==== SOURCE EXCERPT ====

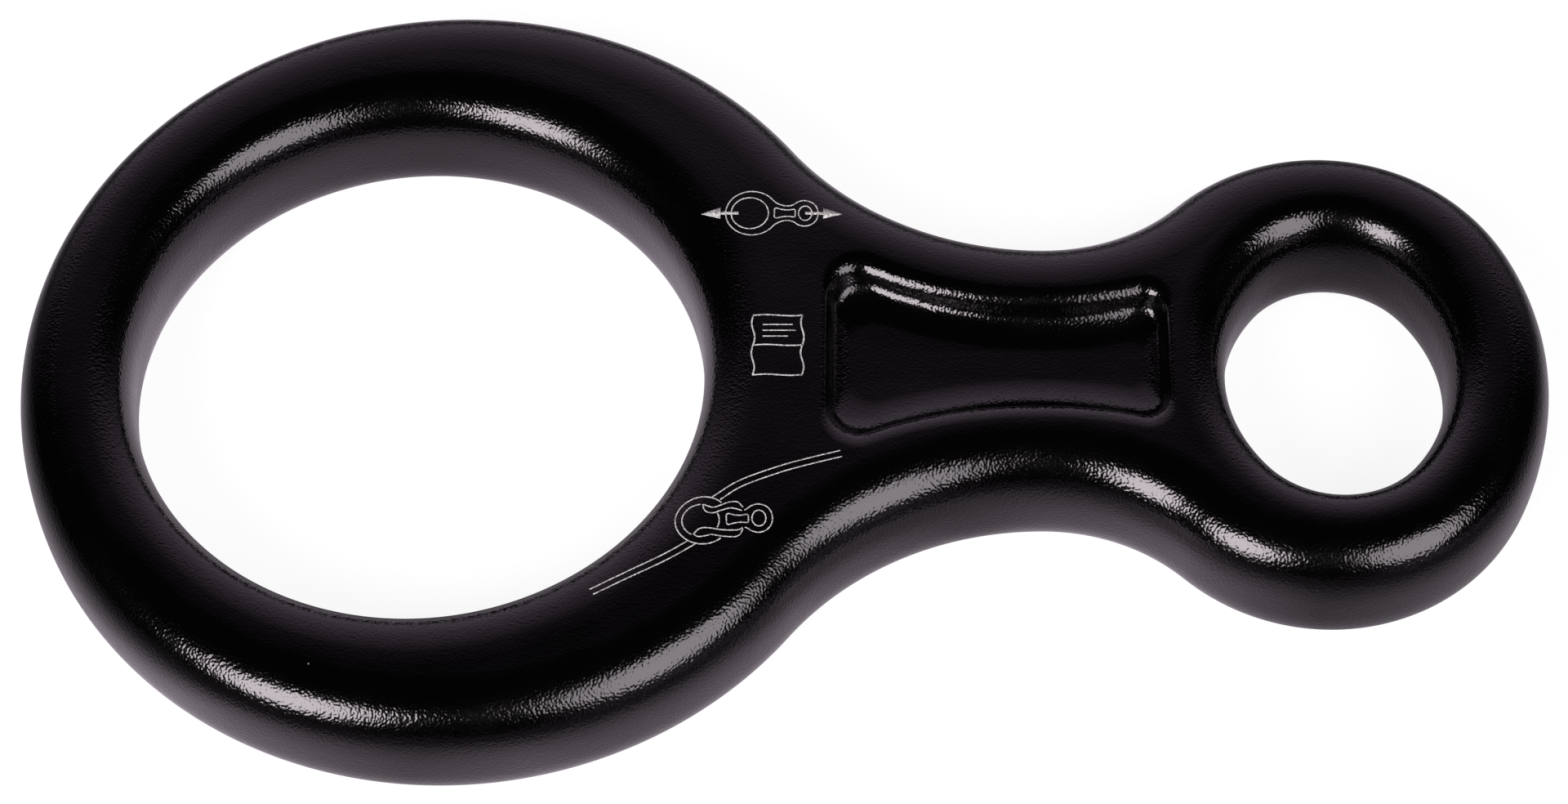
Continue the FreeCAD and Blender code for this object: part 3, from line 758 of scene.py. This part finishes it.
def painted_table_light(nodes, links, place):
    """A painted pool of light and shade on the table, seen only in reflections: it stands in for the
    light that the lamps cast on the table and the shade that the object casts on it. Outside the object
    it falls with the distance from the outline, a little lower right at the object's foot as painted
    shade; inside the holes it is painted shade that darkens towards the viewer; and along the length it
    follows the two softboxes as painted pools of light."""
    glow_length, glow_depth, edge_inside, small_ring_reach = 0.16, 0.05, 0.005, SMALL_RING_CORNER + 2.0
    # painted shade right at the object's foot, then a painted pool of light that falls off away from the
    # outline
    away_steps = [(0.0, 0.85), (0.16, 1.0), (0.28, 0.75), (0.4, 0.5), (0.6, 0.22), (0.8, 0.1)]
    # painted shade inside the holes, darker towards the viewer
    across_steps = [(0.2, 0.1), (0.32, 0.25), (0.5, 0.5), (0.66, 0.75), (0.8, 0.95), (1.0, 0.8)]
    # painted pools of light from the two softboxes, along the length
    along_steps = [
        (0.03, 0.3), (0.09, 0.4), (0.16, 0.85), (0.225, 0.7), (0.3, 0.5), (0.375, 0.75), (0.43, 0.62),
        (0.53, 0.6), (0.605, 0.42), (0.675, 0.8), (0.725, 0.7), (0.79, 0.29), (0.86, 0.4), (0.97, 0.45),
    ]

    def far_from(x, y):
        node = nodes.new("ShaderNodeVectorMath")
        node.operation = "DISTANCE"
        links.new(place, node.inputs[0])
        node.inputs[1].default_value = Vector((x, y, 0)) * MM + Vector((*ROPE_HOLE_PLACE.xy, 0))
        return node.outputs["Value"]

    ring = calculate(nodes, links, "SUBTRACT", far_from(RING_X, 0), RING_RADIUS * MM)
    small = calculate(nodes, links, "SUBTRACT", far_from(SMALL_RING_X, 0), small_ring_reach * MM)
    from_hollow = far_from(NECK_LOW_X, -NECK_HALF_WIDTH - NECK_WIDE)
    hollow = calculate(nodes, links, "SUBTRACT", NECK_WIDE * MM, from_hollow)
    rings = calculate(nodes, links, "MINIMUM", ring, small)
    outside = calculate(nodes, links, "MAXIMUM", rings, hollow)
    split = nodes.new("ShaderNodeSeparateXYZ")
    links.new(place, split.inputs["Vector"])
    along = calculate(nodes, links, "MULTIPLY_ADD", split.outputs["X"], 1 / glow_length, 0.5)
    across = calculate(nodes, links, "MULTIPLY_ADD", split.outputs["Y"], 1 / glow_depth, 0.5)
    away = calculate(nodes, links, "MULTIPLY", outside, 1 / glow_depth)
    beyond = calculate(nodes, links, "GREATER_THAN", outside, -edge_inside)
    mix = nodes.new("ShaderNodeMix")
    links.new(beyond, mix.inputs["Factor"])
    links.new(colour_steps(nodes, links, across, across_steps), mix.inputs["A"])
    links.new(colour_steps(nodes, links, away, away_steps), mix.inputs["B"])
    lengthwise = colour_steps(nodes, links, along, along_steps)
    return calculate(nodes, links, "MULTIPLY", lengthwise, mix.outputs["Result"])


def table_white():
    """A matt white that shows white behind the object, while its shadows stay: it glows by one, less the
    share of its paleness that the lamps give. It is palest about the object, a painted pool of light that
    deepens the shadows there and leaves the table dimmer in reflections further out. In reflections its
    paleness is painted darker, and it shows a painted pool of light and shade instead, a little purple."""
    # the paleness about the object is a painted pool of light; the darkening and the purple tint reach
    # only reflections, as painted reflection
    middle_shape, middle, edge = (0.57, 1.0, 0.0), 0.042, 0.09
    middle_pale, edge_pale, lamp_share, painted_reflection_shade = 0.2, 0.1, 0.6, 0.6
    white, painted_reflection_tint = (1.0, 1.0, 1.0), (0.0, -0.13, 0.02)
    material = bpy.data.materials.new("table_white")
    material.use_nodes = True
    nodes, links = material.node_tree.nodes, material.node_tree.links
    shader = nodes["Principled BSDF"]
    shader.inputs["Roughness"].default_value = 1.0
    shader.inputs["Specular IOR Level"].default_value = 0.0
    place = nodes.new("ShaderNodeTexCoord")
    stretch = nodes.new("ShaderNodeVectorMath")
    stretch.operation = "MULTIPLY"
    stretch.inputs[1].default_value = middle_shape
    links.new(place.outputs["Object"], stretch.inputs[0])
    length = nodes.new("ShaderNodeVectorMath")
    length.operation = "LENGTH"
    links.new(stretch.outputs["Vector"], length.inputs[0])
    pale = mapped(nodes, links, length.outputs["Value"], middle, edge, middle_pale, edge_pale)
    path = nodes.new("ShaderNodeLightPath")
    glossy = path.outputs["Is Glossy Ray"]
    tint = nodes.new("ShaderNodeVectorMath")
    tint.operation = "MULTIPLY_ADD"
    links.new(glossy, tint.inputs[0])
    tint.inputs[1].default_value = painted_reflection_tint
    tint.inputs[2].default_value = white
    links.new(tint.outputs["Vector"], shader.inputs["Emission Color"])
    # painted shade: the table is darker in reflections than it is seen straight on
    dimmed = calculate(nodes, links, "MULTIPLY_ADD", glossy, -painted_reflection_shade, 1.0)
    links.new(calculate(nodes, links, "MULTIPLY", pale, dimmed), shader.inputs["Base Color"])
    straight_on = path.outputs["Is Camera Ray"], path.outputs["Is Transmission Ray"]
    seen = calculate(nodes, links, "MAXIMUM", *straight_on)
    fill = calculate(nodes, links, "MULTIPLY_ADD", pale, -lamp_share, 1.0)
    shown = calculate(nodes, links, "MULTIPLY", seen, fill)
    # a painted pool of light and shade, seen only in reflections
    painted_light_pool = painted_table_light(nodes, links, place.outputs["Object"])
    reflected_light_pool = calculate(nodes, links, "MULTIPLY", glossy, painted_light_pool)
    links.new(calculate(nodes, links, "MAXIMUM", shown, reflected_light_pool), shader.inputs["Emission Strength"])
    return material


def make_table():
    """The white table that the descender lies on."""
    table_size = 6.0
    bpy.ops.mesh.primitive_plane_add(size=table_size)
    table = bpy.context.object
    table.name = "table"
    table.data.materials.append(table_white())


def put_in_place(thing, place, back, right, roll):
    """Puts a lamp or the camera at its place, with its back and its right side these ways, and then
    turns it about the line that it looks along."""
    turned = Matrix.Rotation(roll, 3, back)
    up = back.cross(right)
    basis = Matrix((turned @ right, turned @ up, back)).transposed().to_4x4()
    thing.matrix_world = Matrix.Translation(place) @ basis
    bpy.context.scene.collection.objects.link(thing)


def add_softbox(name, aside, rise, width, height, roll, radiance):
    """An oval softbox facing the object. aside is the sine of its angle to the right, and rise the
    turn up from the viewer's horizon; width and height are half angles, in degrees. Its power is the
    radiance times pi times the oval's area."""
    distance = 1.5
    turn = math.radians(rise)
    reach = math.sqrt(1 - aside**2)
    back = Vector((aside, -math.cos(turn) * reach, math.sin(turn) * reach))
    light = bpy.data.lights.new(name, "AREA")
    light.shape = "ELLIPSE"
    light.size, light.size_y = (2 * distance * math.tan(math.radians(angle)) for angle in (width, height))
    light.energy = radiance * math.pi * light.size * light.size_y * math.pi / 4
    right = Vector((1, 0, 0)) - back * back.x
    right.normalize()
    lamp = bpy.data.objects.new(name, light)
    put_in_place(lamp, back * distance, back, right, math.radians(roll))


def make_camera():
    """The photograph's viewpoint: a long lens from in front and above, turned a little."""
    aim = Vector((32.01, -1.28, 0.0)) * MM + ROPE_HOLE_PLACE
    distance, lens, sensor_width, nearest_seen = 0.44828, 117.165, 36, 0.01
    azimuth, elevation, roll = (math.radians(angle) for angle in (1.758, 57.879, -1.353))
    level = Vector((math.sin(azimuth), -math.cos(azimuth), 0)) * math.cos(elevation)
    back = level + Vector((0, 0, math.sin(elevation)))
    right = Vector((math.cos(azimuth), math.sin(azimuth), 0))
    camera = bpy.data.objects.new("camera", bpy.data.cameras.new("camera"))
    camera.data.lens = lens
    camera.data.sensor_width = sensor_width
    camera.data.clip_start = nearest_seen
    put_in_place(camera, aim + back * distance, back, right, roll)
    bpy.context.scene.camera = camera


make_camera()
make_table()
make_surroundings()
add_softbox("left_softbox", aside=-0.512, rise=43.0, width=14.4, height=19.8, roll=-31.0, radiance=12.0)
add_softbox("right_softbox", aside=0.558, rise=53.5, width=18.8, height=25.0, roll=7.0, radiance=5.0)

grain = grain_group()
forging = make_forging(anodising(grain))
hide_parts("descender_body")
symbols = make_markings(marking(grain))

scene = bpy.context.scene
scene.view_settings.view_transform = "Standard"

====

Whichever lines contain the string "scene", select and copy them.

RESULT:
Continue the FreeCAD and Blender code for this object: part 3, from line 758 of scene.py. This part finishes it.
    bpy.context.scene.collection.objects.link(thing)
    bpy.context.scene.camera = camera
scene = bpy.context.scene
scene.view_settings.view_transform = "Standard"